What’s different is the glimpse it provides into the lives of forest officials, an underexplored section of law enforcement in films and series. Nimisha Sajayan is brilliant in her portrayal as Mala—a headstrong officer that reminds one of Vidya Balan in Sherni and even Shefali Shah in Mehta’s Delhi Crime—for whom finding the poachers is in some way, atonement for the sins of her father, who was also a hunter. But as nuanced as the character is, at times, she fails to see beyond her own bias. For Neel, justice and integrity prevail over everything else, even at the cost of his own health. For Alan, the case is a way to realise his true passion for wildlife conservation, which his family may accept, but cannot understand. Another notable character is forest officer Dina (Kani Kusruti), who manages to nab a key player in the poaching ring but must then deal with allegations and internal enquiries on her “methods”. What keeps them all going is their conviction that the survival of elephants—engineers of the forest who help in making pathways and in dispersing seeds, among other things—is vital.

The series reminds one of the importance of this animal, and of nature itself, through visually stunning effects and cinematography by Johan Heurlin Aidt. The beauty of the Western Ghats is starkly contrasted with metropolitan Delhi. Wildlife, even apart from the majestic yet vulnerable elephants, appears in several poignant scenes.

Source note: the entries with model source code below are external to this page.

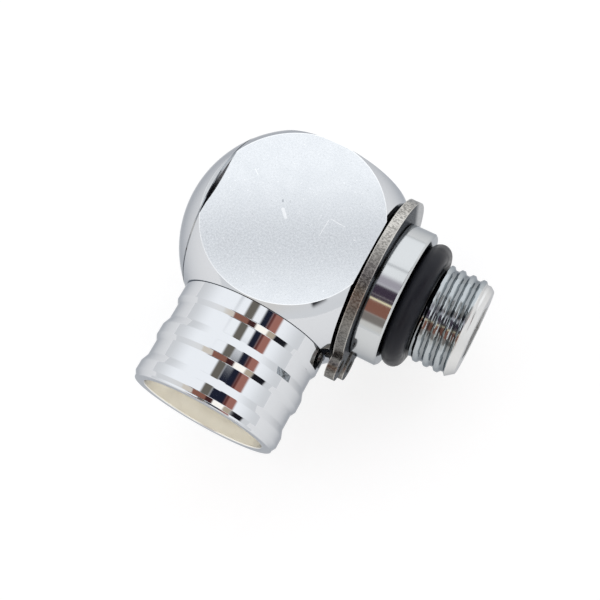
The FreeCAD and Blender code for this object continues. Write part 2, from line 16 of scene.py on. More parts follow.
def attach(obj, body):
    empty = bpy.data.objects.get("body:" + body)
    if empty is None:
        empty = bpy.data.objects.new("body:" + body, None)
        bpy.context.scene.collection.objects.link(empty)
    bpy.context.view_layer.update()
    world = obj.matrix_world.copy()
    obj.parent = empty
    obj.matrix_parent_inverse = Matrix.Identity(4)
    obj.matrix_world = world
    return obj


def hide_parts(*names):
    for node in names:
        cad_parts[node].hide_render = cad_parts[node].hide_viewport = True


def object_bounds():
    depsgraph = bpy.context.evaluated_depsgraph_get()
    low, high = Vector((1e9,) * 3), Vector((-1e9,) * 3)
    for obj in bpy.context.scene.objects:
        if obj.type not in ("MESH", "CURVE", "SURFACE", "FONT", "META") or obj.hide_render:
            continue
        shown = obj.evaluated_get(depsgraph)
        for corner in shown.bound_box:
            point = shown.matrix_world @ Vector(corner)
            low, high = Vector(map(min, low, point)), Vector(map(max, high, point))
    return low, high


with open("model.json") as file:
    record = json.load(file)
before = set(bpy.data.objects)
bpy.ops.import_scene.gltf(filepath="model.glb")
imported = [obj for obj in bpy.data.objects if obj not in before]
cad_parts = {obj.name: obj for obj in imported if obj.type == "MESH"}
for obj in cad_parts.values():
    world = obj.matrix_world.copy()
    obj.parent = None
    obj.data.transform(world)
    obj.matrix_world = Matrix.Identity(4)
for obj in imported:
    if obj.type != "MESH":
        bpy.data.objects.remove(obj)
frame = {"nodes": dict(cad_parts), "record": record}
cad_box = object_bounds()

MM = 0.001
BALL = Vector((0, 18.2, 0)) * MM

# Camera of the photograph: its axes in the part's frame, its distance and its lens
PHOTO_SIZE = 600
CAMERA_SIDE = Vector((0.880, 0.472, -0.057))
CAMERA_DOWN = Vector((0.428, -0.838, -0.338))
CAMERA_DISTANCE = 100.4 * MM
FOCAL_PIXELS = 1057
BALL_PIXEL = (297.5, 248.9)

# Sizes of the turned pieces, in millimetres. They are the solids' own, apart from the barrel's lip
# and steps and the collar's chamfer, which follow the photograph, and the cut of the threads.
BALL_RADIUS = 11.2
WRENCH_FLAT = 7.5
STUD_FLAT = 7.65
SEAM_PLANE = 7.6
BARREL_LENGTH = 9.8
BARREL_ROOT_RADIUS = 7.2
BARREL_END_CHAMFER = 0.04
SPIGOT_LENGTH = 2.3
LAND_RADIUS = 7.27
GROOVE_RADIUS = 7.0
LIP_RADIUS = 7.04
LIP_LAND = 0.22
LIP_STEP = 0.4
FIRST_LAND_END = 1.55
RIB_PITCH = 3.85
RIB_CONE = 0.75
RIB_RUN = 1.54
RIB_STEP = 0.5
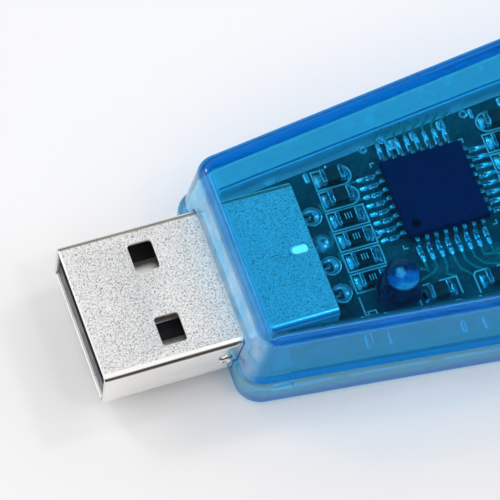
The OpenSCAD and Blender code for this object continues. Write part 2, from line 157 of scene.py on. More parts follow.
def case_plastic(name, rough=0.010, side=0.035, base=(0.56, 0.82, 1.0), wall=(0.36, 0.60, 1.0), front=0.72, tint=(0.74, 0.985, 1.0), lamp=(0.94, 0.955, 0.965), haze_side=0.77, haze_up=0.998, depth=(450.0, (0.10, 0.76, 0.92)), inner=(0.92, 1.0, 1.0), foot=None, sheen_amount=1.0):
    """Clear blue moulded plastic: colour from its surfaces and its depth, side walls
    a little frosted by the mould, flat faces clear; lamps reach what is inside.
    Some light and shade is painted in: a paler inner face on the far wall, a pale painted
    sheen on the end wall next to the plug and, when given, painted violet shade toward the foot."""
    k = Mat(name)
    big = k.noise(150, 2, 0.5)
    fine = k.noise(900, 3, 0.5)
    wave = k.bump(big, 0.03, 0.0006)
    nrm = k.bump(fine, 0.02, 0.00006, wave)
    geo = k.node("ShaderNodeNewGeometry")
    sep = k.node("ShaderNodeSeparateXYZ")
    k.link(geo.outputs["True Normal"], sep.inputs[0])
    up = k.math("ABSOLUTE", sep.outputs["Z"], 0.0)
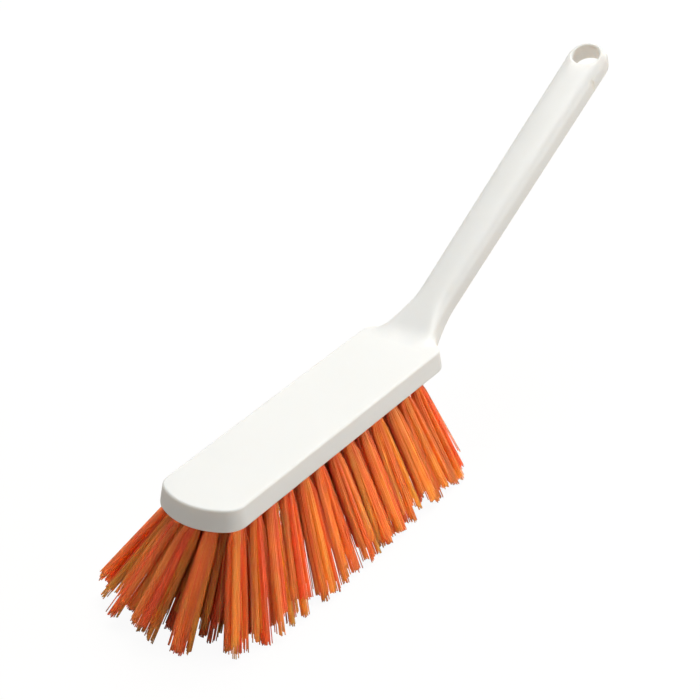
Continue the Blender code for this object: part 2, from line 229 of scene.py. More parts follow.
def section_frame(station):
    """Axes of a cross-section of the handle: x along it, y to the left and z out of its top."""
    slope = min(max(station, 0.0) / NECK_FILLET_RADIUS, HANDLE_ANGLE)
    beyond = max(station - FILLET_ARC, 0.0) + min(station, 0.0)
    place = Vector((
        NECK_START + NECK_FILLET_RADIUS * math.sin(slope) + beyond * math.cos(slope),
        0.0,
        BLOCK_THICKNESS + NECK_FILLET_RADIUS * (1 - math.cos(slope)) + beyond * math.sin(slope),
    ))
    return to_nose @ Matrix.Translation(place) @ Matrix.Rotation(-slope, 4, "Y")


def half_width(station):
    """Half the width of the neck and the handle at a station along them."""
    share = min(max((station - FILLET_ARC) / HANDLE_LENGTH, 0.0), 1.0)
    straight = HANDLE_WIDTH_AT_NECK + (HANDLE_WIDTH_AT_EYE - HANDLE_WIDTH_AT_NECK) * share
    run = min(max((station - FLARE_START) / NECK_FLARE_LENGTH, 0.0), 1.0)
    flare = (NECK_ROOT_WIDTH - HANDLE_WIDTH_AT_NECK) * (1 - run) ** NECK_FLARE_POWER
    return (straight + flare) / 2


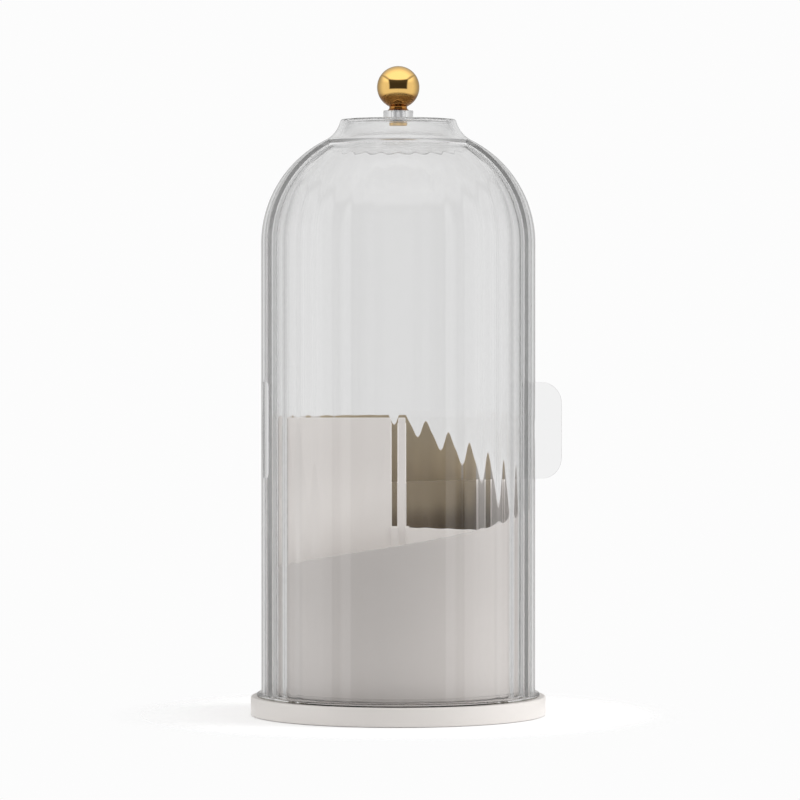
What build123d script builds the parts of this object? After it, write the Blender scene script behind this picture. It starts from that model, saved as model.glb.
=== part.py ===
from build123d import *
import math
import os

# Rotating makeup organizer: a round base, a five-cell cup on a ball race, and a clear
# fluted dome whose front sector is a sliding door that hangs on the knob's sleeve.
# The axis is Z, the front is -Y, and z = 0 is the surface that the organizer stands on.
# Sizes are in millimetres. Bearings are degrees round the axis from the front, positive
# towards the right (+X), so the back is at 180.

# Base plate and the pad under it
base_border = 2.8
base_bottom = 0.8
base_top = 9.0
base_lower_chamfer = 0.8
base_upper_chamfer = 0.6
pad_inset = 8.0
pad_thickness = 2.0
pad_clearance = 0.2
base_floor = 2.5

# Ball race between the base and the cup
race_circle = 34.0
race_inner_width = 7.0
race_outer_width = 8.0
race_thickness = 2.0
race_gap = 1.8
race_pocket_clearance = 1.0
ball_radius = 2.0
ball_count = 8
ball_bands = 3
groove_clearance = 0.25
groove_sides = 8
cage_thickness = 1.0
cage_half_width = 3.5
race_screw_inset = 3.0
race_screw_count = 3
race_screw_radius = 1.25
race_screw_head_radius = 2.3
race_screw_head_height = 1.2
countersink_angle = 82
lower_screw_length = 3.9
upper_screw_length = 7.0
upper_screw_bearing = 18.0
lower_screw_bearing = 78.0

# Pivot on the axis of the cup
pivot_radius = 2.5
pivot_head_radius = 4.5
pivot_head_height = 1.8
pivot_head_clearance = 0.2
pivot_boss_radius = 9.0
running_clearance = 0.05
fit_clearance = 0.02
axial_play = 0.2
bush_wall = 1.5
bush_flange_radius = 7.0
bush_flange_thickness = 1.0
bush_length = 6.7
hub_radius = 8.0
washer_radius = 5.5
washer_thickness = 0.8
nut_across_flats = 8.0
nut_height = 4.0
bolt_thread_end = 0.9

# Cup
cup_radius = 57.0
cup_wall = 2.0
cup_floor_thickness = 2.5
cup_lower_chamfer = 1.5
screw_boss_radius = 3.2
screw_boss_height = 4.2

# Rim of the cup: a ramp from the tall step at the left, round the front to the right,
# a steeper ramp up the right side, and a level top round the back
rim_start = 68.8
ramp_start_bearing = -90.0
ramp_break_bearing = 96.0
ramp_end_bearing = 182.0
ramp_rise_per_degree = 0.16
rim_top = 141.0
ramp_steps = 12
steep_steps = 6

# Partitions: bearing and top height of each, the first being the tall panel
partition_thickness = 2.0
partition_clearance = 0.3
socket_clearance = 0.6
socket_wall = 1.8
socket_headroom = 1.5
partitions = {
    -90.0: 141.0,
    -18.0: 77.5,
    54.0: 89.0,
    126.0: 110.5,
    198.0: 138.5,
}

# Clear dome, which clears the cup by cup_gap inside the door
cup_gap = 3.9
shell_wall = 1.8
shoulder_height = 223.6
shoulder_radius = 54.6
shoulder_bands = 7
crease_angle = 63.5
neck_radius = 14.0
neck_bands = 4
neck_rise = 9.94
neck_chamfer = 0.8
top_wall = 1.1
opening_half_angle = 70.0

# Flutes, which follow the meridians and fade out towards the neck
flute_pitch = 10.0
flute_radius = 16.0
flute_depth = 0.545
flute_fade = 1.0

# Door
door_gap = 0.5
door_wall = 1.8
door_disc_wall = 1.0
door_left_bearing = -74.0
door_right_bearing = 72.5
door_foot_gap = 0.3

# Handle tab on the door and the pad that stops it
tab_bearing = 68.0
tab_reach = 17.3
tab_thickness = 2.0
tab_bottom = 113.1
tab_height = 45.2
tab_corner = 10.0
root_bite = 1.0
stop_pad_left_bearing = -76.0
stop_pad_right_bearing = -69.2
stop_pad_thickness = 1.5
stop_pad_lip = 0.6
stop_pad_corner = 2.5

# Ring under the dome
ring_flange = 2.2
ring_thickness = 1.4
ring_lip_width = 1.4
ring_lip_clearance = 0.5
ring_lip_height = 2.0
ring_spigot_depth = 1.6
ring_groove_clearance = 0.2
ring_edge_chamfer = 0.4

# Knob, and the stack that hangs the door
wear_washer_radius = 6.0
wear_washer_thickness = 0.3
collar_radius = 7.1
collar_height = 4.1
sleeve_radius = 2.6
sleeve_wall = 1.0
knob_radius = 10.05
knob_centre_lift = 11.1
foot_radius = 4.95
foot_edge = 0.45
foot_waist_radius = 4.25
foot_waist_lift = 1.3
knob_screw_radius = 1.5
knob_screw_head_radius = 4.25
knob_screw_head_height = 1.3
knob_screw_head_chamfer = 0.4
knob_thread_depth = 7.0
door_play = 0.1

# Radii that follow from the sizes above
race_inner_radius = race_circle - race_inner_width
race_outer_radius = race_circle + race_outer_width
race_screw_circle = race_outer_radius - race_screw_inset
door_skin = shell_wall + door_gap
dome_radius = cup_radius + cup_gap + door_wall + door_skin
ring_radius = dome_radius + ring_flange
ring_inner_radius = cup_radius + cup_gap - ring_lip_clearance - ring_lip_width
base_radius = ring_radius + base_border
pad_radius = base_radius - pad_inset
tab_tip_radius = dome_radius + tab_reach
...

But the situations are sometimes a bit overdone—such as a scene where a high-speed vehicle chase is paused to let some ducks safely cross the road.

PoacherThe narrative is also slowed down by the hurdles in the investigation due to procedural inefficiencies, powerful and connected people trying to erase their links to the crime and most of all, jurisdictional conflict in finding the poachers: “Too many people [departments] hunting the same animal [poachers],” as Neel explains.

The bureaucracy, in particular, is justifiably panned at the end of the series. The officials spend a painstakingly long time just trying to figure out how to work with, or sidestep, other agencies as well as the public, who are unable to wrap their minds around the seriousness of the crime. Perhaps, it is an attempt to give the viewers a sense of the convoluted protocols that exist in these cases.

For those familiar with Operation Shikar, the climax of the series does not hold many surprises. But the epilogue brings up unanswered questions, the most resounding of which is asked by Mala: “Can poachers be reformed?” Conversations on ending the illegal hunting and smuggling of wildlife always include the need for behavioural change and community involvement. But there is little exploration in the series on how this could be done. It does dwell into the lives and struggles of these illegal hunters, who are not just portrayed as villains consumed by greed, but also as people who are working to escape deprivation. But the solutions shared to deal with the poachers do not dwell too much on their reform, and seem to start and end at tighter law enforcement. Araku the whistle-blower, for example, was forced to participate in the poaching activity by financial need and threats to his life, yet must face harsh judgement by the forest officials.

Perhaps, a spiritual sequel with greater focus on the perspectives of the poachers and the local communities is in order.